Eurozone Q4 GDP grew 0.9% y/y vs. 1.0% expected.  German Q4 GDP was flat q/q, slightly weaker than expected.  On the other hand, it grew 0.3% y/y (0.4% y/y WDA), which was slightly stronger than expected.  Even though some surveys have showed signs of optimism, it’s hard to argue with the very week industrial hard data seen towards the end of 2019.

Turkey’s current account balance showed a deficit of -$2.8 bln December, a narrower than expected. This figure is heavily impacted by seasonality factors, but the underlying trend is not favorable, with imports growing faster than imports. Lower oil and weaker lira will like kick in eventually as a positive factor, but on balance we think Turkey’s external accounts are another reason to be negative the lira.
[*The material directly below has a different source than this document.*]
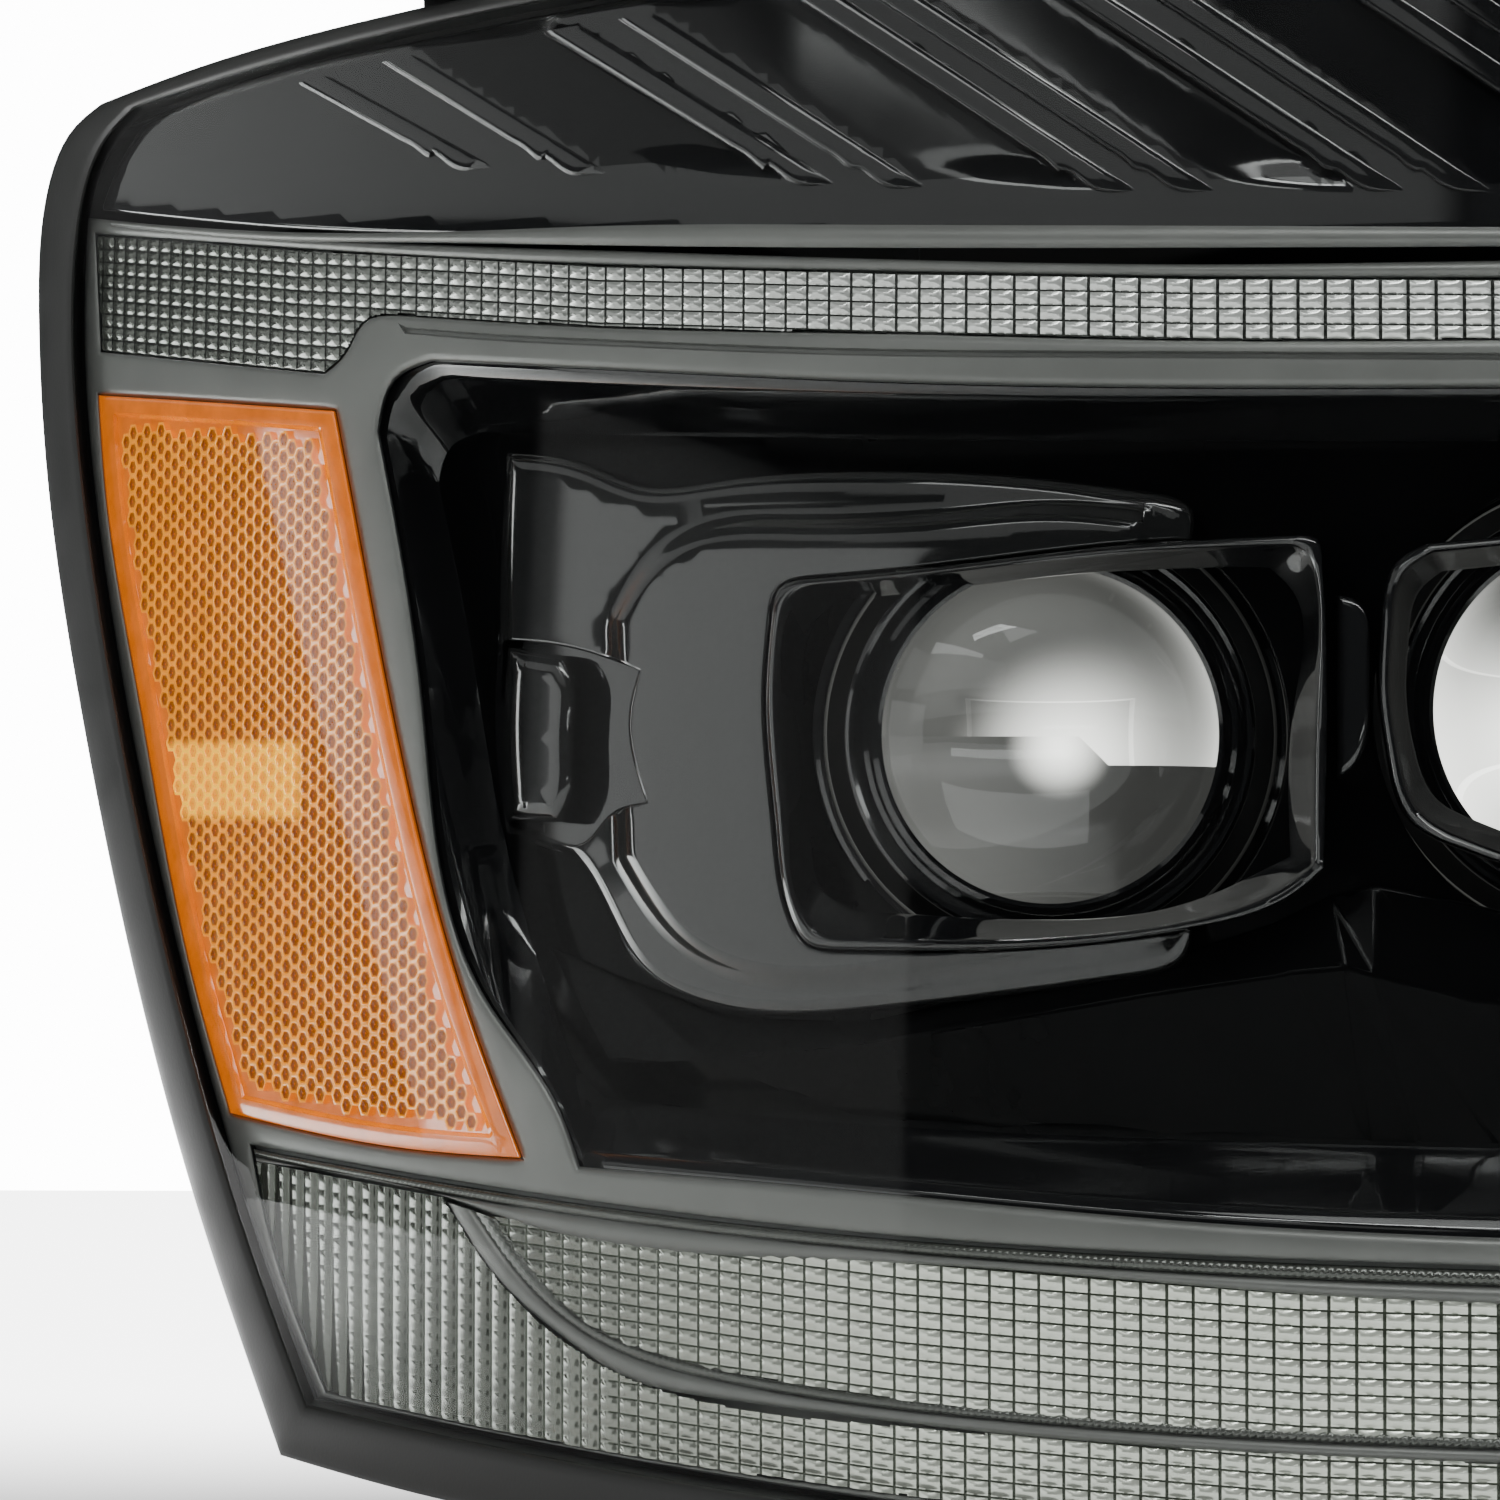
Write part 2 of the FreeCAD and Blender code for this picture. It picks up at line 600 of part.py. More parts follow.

Hungary’s Q4 GDP surprised to the upside at 1.0% q/q and a robust 4.5% y/y. This follows an upside surprise in January CPI yesterday, rising to 4.7% y/y from 4.0% in December.  However, the importance of Hungary’s exports to Europe means that the policy outlook will be a delicate balancing act, especially with the lackluster German industrial sector.  We think that the risk is very low that the MNB will follow the Czech central back with a surprise rate hike.

Elsewhere in the region, Polish GDP came in at 3.1% y/y (slightly above forecasts) while Czech growth was 1.7% y/y, below expectations for 2.0%. Also released today, January CPI surprised on the upside in both countries, rising a full percentage point to 4.4% y/y in Poland and by a few ticks to 3.6% y/y in Czech Republic.

 

ASIA

Japan’s parliament confirmed Seiji Adachi to replace outgoing BOJ board member Yutaka Harada.  Harada was known is one of the more dovish members, but many consider Adachi to be equally dovish.  His five-term begins March 26.  Adachi and Harada wrote a book together in 2013 that argued for spurring inflation, and so it’s pretty clear that the two share similar policy stances.  That said, it’s clear that policymakers are relying on fiscal stimulus to carry the load this year and that monetary policy is likely on hold for now.